December 1995, a storm hit the Six Rivers National Forest in northern California, tossing dead trees across 35,000 acres and creating dangerous fire conditions. For three years local U.S. Forest Service officials labored to clean it up, but they were blocked by environmental groups and federal policy. In 1999 the time bomb blew: A fire roared over the untreated land and 90,000 more acres.
Flash forward three years and in September. We drove to Brookings Oregon north on 101 in mid September. The smoke from this fire was very largee. You could see it before you got into Eureka. The plume went up as far north as just south of Brookings. They just let the fire burn out.
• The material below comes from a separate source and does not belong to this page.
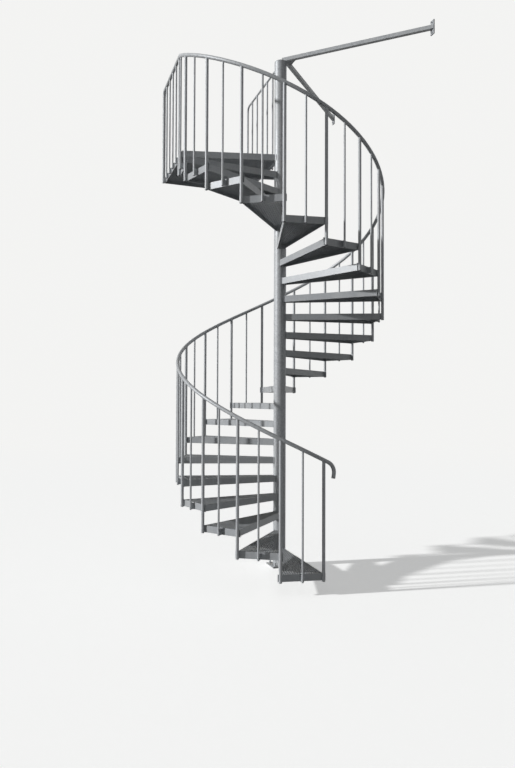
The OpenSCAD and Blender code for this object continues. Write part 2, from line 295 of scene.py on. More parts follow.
def blend_colours(tree, x, y, mask, a, b):
    """Mixes two colours, each a socket or three values, by a mask."""
    node = place(tree, "ShaderNodeMix", x, y, data_type="RGBA")
    tree.links.new(mask, node.inputs[0])
    for socket, value in ((node.inputs[6], a), (node.inputs[7], b)):
        if not isinstance(value, bpy.types.NodeSocket):
            value = (*value, 1.0)
        connect(tree, value, socket)
    return node.outputs[2]


def spangle_group():
    """Crystals of hot-dip zinc: a tone for each grain and a faint relief."""
    tree, given, out = open_group(
        "zinc spangle", "ShaderNodeTree",
        [("Vector", "NodeSocketVector", None), ("Grain", "NodeSocketFloat", 60.0)],
        [("Tone", "NodeSocketFloat"), ("Height", "NodeSocketFloat")])
    warp = feed(tree, place(tree, "ShaderNodeTexNoise", -3, 1),
                Vector=given.outputs["Vector"], Scale=35.0, Detail=2.0)
    bend = feed(tree, place(tree, "ShaderNodeVectorMath", -2, 1, operation="SCALE"),
                Vector=warp.outputs["Color"], Scale=0.012)
    moved = feed(tree, place(tree, "ShaderNodeVectorMath", -1, 0, operation="ADD"),
                 Vector=given.outputs["Vector"])
    tree.links.new(bend.outputs[0], moved.inputs[1])
    cells = feed(tree, place(tree, "ShaderNodeTexVoronoi", 0, 0),
                 Vector=moved.outputs[0], Scale=given.outputs["Grain"], Randomness=1.0)
    split = feed(tree, place(tree, "ShaderNodeSeparateColor", 1, 0), Color=cells.outputs["Color"])
    fine = feed(tree, place(tree, "ShaderNodeTexNoise", 1, 2),
                Vector=given.outputs["Vector"], Scale=420.0, Detail=3.0)
    cell_tone, fine_tone = 0.65, 0.35
    cell_height, fine_height = 0.6, 0.5
    tone = math_node(tree, 3, 0, "MULTIPLY_ADD", fine.outputs["Fac"], fine_tone,
                     math_node(tree, 2, 0, "MULTIPLY", split.outputs["Red"], cell_tone))
    height = math_node(tree, 3, 2, "MULTIPLY_ADD", fine.outputs["Fac"], fine_height,
                       math_node(tree, 2, 2, "MULTIPLY", cells.outputs["Distance"], cell_height))
    feed(tree, out, Tone=tone, Height=height)
    return tree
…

There was basically a news blackout and no one knew about the fire except those down smoke of the fire.
That has had high unemployment since the rural cleansing of loggers/logging companies during the spotted owl fiasco. The enviralists keep most salvage logging from happening after that hugh storm. So then the logs catch on fire and burn up and help burn close to 100,000 acres, 3 years later.
To: All
To: Grampa Dave
the 71,000-acre Florence Fire, which was within three miles of combining with the 25,200-acre Sour Biscuit Fire to the south to make a single fire of 96,200 acresThey have combined. Fox news is reporting that now. God help those 17,000 people in the valley.
To: cake_crumb
Dear, that man is none other than Carry Okie. You hubby will love his book!
To: lobo59
"Because despite the Sierra Club spin, catastrophic fires like the Hayman are not inevitable, or good. They stem from bad forest management -- which found a happy home in the Clinton Administration."Something I've been trying to get across, with little success, for the past four years. Thank heaven for publications like the WSJ.
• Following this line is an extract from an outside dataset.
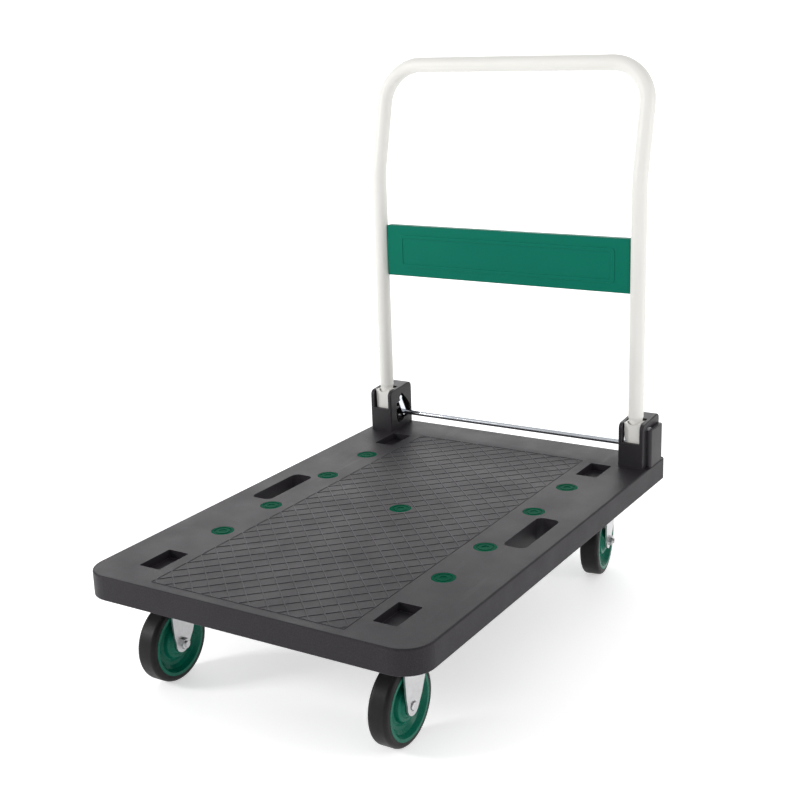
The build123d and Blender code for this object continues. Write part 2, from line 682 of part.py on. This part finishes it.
with BuildPart() as kingpins:
    for side in (-1, 1):
        x, y = side * swivel_x, swivel_y
        pin_bottom, crown_bottom = 141.0, crown_top - crown_thickness
        rod((x, y, (pin_bottom + deck_bottom - 0.5) / 2), kingpin_radius, deck_bottom - 0.5 - pin_bottom)
        rod((x, y, (pin_bottom + crown_bottom - 0.5) / 2), kingpin_head, crown_bottom - 0.5 - pin_bottom)
save(kingpins, "rear_kingpins")

with BuildPart() as caster_bolts:
    with BuildSketch(Plane.XY.offset(plate_z - 5.5)):
        for x, y in caster_pads:
            with Locations((x, y)):
                with GridLocations(2 * plate_bolt_x, 2 * plate_bolt_y, 2, 2):
                    RegularPolygon(6.5, 6, major_radius=False)
    extrude(amount=5.5)
    with BuildSketch(Plane.XY.offset(plate_z)):
        for x, y in caster_pads:
            with Locations((x, y)):
                with GridLocations(2 * plate_bolt_x, 2 * plate_bolt_y, 2, 2):
                    Circle(plate_bolt_radius)
    extrude(amount=plate_thickness + insert_length - 2)
save(caster_bolts, "caster_bolts")

with BuildPart() as inserts:
    with BuildSketch(Plane.XY.offset(deck_bottom)):
        for x, y in caster_pads:
            with Locations((x, y)):
                with GridLocations(2 * plate_bolt_x, 2 * plate_bolt_y, 2, 2):
                    Circle(insert_radius)
                    Circle(plate_bolt_radius + running, mode=Mode.SUBTRACT)
    extrude(amount=insert_length)
save(inserts, "caster_inserts")
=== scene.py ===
import json
from math import cos, radians, sin

import bmesh
import bpy
from mathutils import Matrix, Vector


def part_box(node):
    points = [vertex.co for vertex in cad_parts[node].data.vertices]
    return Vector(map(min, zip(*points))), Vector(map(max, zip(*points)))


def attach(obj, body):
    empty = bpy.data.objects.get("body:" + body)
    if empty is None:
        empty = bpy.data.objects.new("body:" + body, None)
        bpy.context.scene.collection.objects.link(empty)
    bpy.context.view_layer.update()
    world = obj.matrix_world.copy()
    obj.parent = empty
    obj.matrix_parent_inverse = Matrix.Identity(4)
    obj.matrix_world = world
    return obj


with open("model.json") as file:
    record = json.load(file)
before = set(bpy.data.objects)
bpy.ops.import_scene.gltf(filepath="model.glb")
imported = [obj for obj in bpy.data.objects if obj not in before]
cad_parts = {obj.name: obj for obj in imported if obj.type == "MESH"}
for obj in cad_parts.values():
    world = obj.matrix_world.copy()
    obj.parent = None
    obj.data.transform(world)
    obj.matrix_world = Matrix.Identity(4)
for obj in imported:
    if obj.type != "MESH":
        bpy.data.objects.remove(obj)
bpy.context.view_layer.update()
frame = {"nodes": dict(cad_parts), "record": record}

scene = bpy.context.scene
nodes = frame["nodes"]
materials = {}


# ---------------------------------------------------------------- material helpers
class Surface:
    """A node material whose colour, roughness and bump are built up in layers.

    Every pattern is laid over the object's own coordinates, in metres.
    """

    def __init__(self, name, colour, roughness, **fixed):
        """Other sockets of the shader are given by name, with _ for each space."""
        self.name = name
        self.material = bpy.data.materials.new(name)
        self.material.use_nodes = True
        self.tree = self.material.node_tree
        self.shader = self.tree.nodes["Principled BSDF"]
        self.coordinates = self.tree.nodes.new("ShaderNodeTexCoord").outputs["Object"]
        self.colour = self.rgba(colour)
        self.roughness = roughness
        self.normal = None
        self.material.diffuse_color = self.rgba(colour)
        for socket, value in fixed.items():
            self.shader.inputs[socket.replace("_", " ")].default_value = value

    def rgba(self, colour):
        return (*colour, 1.0)

    def node(self, kind, **values):
        made = self.tree.nodes.new(kind)
        for key, value in values.items():
            setattr(made, key, value)
        return made

    def feed(self, socket, value):
        """Links an output to a socket, or sets the socket's own value."""
        if isinstance(value, bpy.types.NodeSocket):
            self.tree.links.new(value, socket)
        else:
            socket.default_value = value

    def product(self, a, b):
        made = self.node("ShaderNodeMath", operation="MULTIPLY")
        self.feed(made.inputs[0], a)
        self.feed(made.inputs[1], b)
        return made.outputs[0]

    def noise(self, scale, detail=3.0, rough=0.5, stretch=(1, 1, 1), turn=(0, 0, 0)):
        """Soft noise from about 0.3 to 0.7; scale is in cells per metre."""
        place = self.node("ShaderNodeMapping")
        place.inputs["Scale"].default_value = stretch
        place.inputs["Rotation"].default_value = turn
        self.tree.links.new(self.coordinates, place.inputs["Vector"])
        made = self.node("ShaderNodeTexNoise")
        self.tree.links.new(place.outputs["Vector"], made.inputs["Vector"])
        made.inputs["Scale"].default_value = scale
        made.inputs["Detail"].default_value = detail
        made.inputs["Roughness"].default_value = rough
        return made.outputs["Fac"]

    def cells(self, scale):
        """Distance from the nearest of a cloud of points; scale is in cells per metre."""
        made = self.node("ShaderNodeTexVoronoi")
        self.tree.links.new(self.coordinates, made.inputs["Vector"])
        made.inputs["Scale"].default_value = scale
        return made.outputs["Distance"]

    def span(self, value, low, high, to_low=0.0, to_high=1.0, smooth=False):
        """Rescales a value from one range to another, clamped."""
        made = self.node("ShaderNodeMapRange")
        made.interpolation_type = "SMOOTHSTEP" if smooth else "LINEAR"
        self.feed(made.inputs["Value"], value)
        made.inputs["From Min"].default_value = low
        made.inputs["From Max"].default_value = high
        made.inputs["To Min"].default_value = to_low
        made.inputs["To Max"].default_value = to_high
        return made.outputs["Result"]

    def tint(self, mask, colour):
        """Mixes another colour in, by a mask from 0 to 1."""
        made = self.node("ShaderNodeMix", data_type="RGBA")
        self.feed(made.inputs[0], mask)
        self.feed(made.inputs[6], self.colour)
        self.feed(made.inputs[7], self.rgba(colour))
        self.colour = made.outputs[2]

    def mottle(self, pattern, low, high, amount, colour):
        """Mixes another colour in where a pattern runs from low to high."""
        self.tint(self.span(pattern, low, high, 0.0, amount), colour)

    def vary_roughness(self, mask, to):
        """Moves the roughness towards another value, by a mask."""
        made = self.node("ShaderNodeMix", data_type="FLOAT")
        self.feed(made.inputs[0], mask)
        self.feed(made.inputs[2], self.roughness)
        self.feed(made.inputs[3], to)
        self.roughness = made.outputs[0]

    def bump(self, height, depth, strength=1.0):
        """Raises the surface by a height map; depth is in metres."""
        made = self.node("ShaderNodeBump")
        made.inputs["Strength"].default_value = strength
        made.inputs["Distance"].default_value = depth
        self.feed(made.inputs["Height"], height)
        if self.normal is not None:
            self.feed(made.inputs["Normal"], self.normal)
        self.normal = made.outputs["Normal"]

    def edge(self, radius):
        """A mask that is 1 along sharp edges."""
        rounded = self.node("ShaderNodeBevel", samples=6)
        rounded.inputs["Radius"].default_value = radius
        plain = self.node("ShaderNodeNewGeometry")
        dot = self.node("ShaderNodeVectorMath", operation="DOT_PRODUCT")
        self.tree.links.new(rounded.outputs["Normal"], dot.inputs[0])
        self.tree.links.new(plain.outputs["Normal"], dot.inputs[1])
        return self.span(dot.outputs["Value"], 0.995, 0.86, smooth=True)

    def facing_up(self):
        """A mask that is 1 on faces that look up."""
        plain = self.node("ShaderNodeNewGeometry")
        split = self.node("ShaderNodeSeparateXYZ")
        self.tree.links.new(plain.outputs["Normal"], split.inputs[0])
        return self.span(split.outputs["Z"], 0.2, 0.9, smooth=True)

    def done(self):
        """Wires up the shader and files the material under its own name."""
        self.feed(self.shader.inputs["Base Color"], self.colour)
        self.feed(self.shader.inputs["Roughness"], self.roughness)
        if self.normal is not None:
            self.feed(self.shader.inputs["Normal"], self.normal)
        materials[self.name] = self.material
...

The Alliance for America's evil environazi counterpart, the American Lands Alliance is using a sililar name in order to give themselves a vaneer of phony legitimacy. Like many other environazi organizations.
To: BOBTHENAILER
Bob, thanks for breaking the blackout.
This is terrible news.
Pray for those 17,000 innocent Americans caught up in the political rural cleansing of the Green terrorists.
To: Brad's Gramma
"Well, lookie here"FReeping environazi polls is FUN!
Results so far:
To: Grampa Dave; Carry_Okie
"Dear, that man is none other than Carry Okie. You hubby will love his book!"LOL...I suspected as much. Yes, hubby WILL love this book, because I was reading him some of the articles on the site, and CO says the same things we've been saying for years.
CO, you are a GEM!!
To: Carry_Okie
Giggling evilly, and probably making Hubby think I've lost what little sanity I've ever been credited with having, I sent nicegrams to a few environazis, suggesting they educate themselves by studying your book.
To: ftimmerman
You do need God's help living next door to a left wing Watermelon couple like that. Unfortunately there are more of them in Portland than people like you.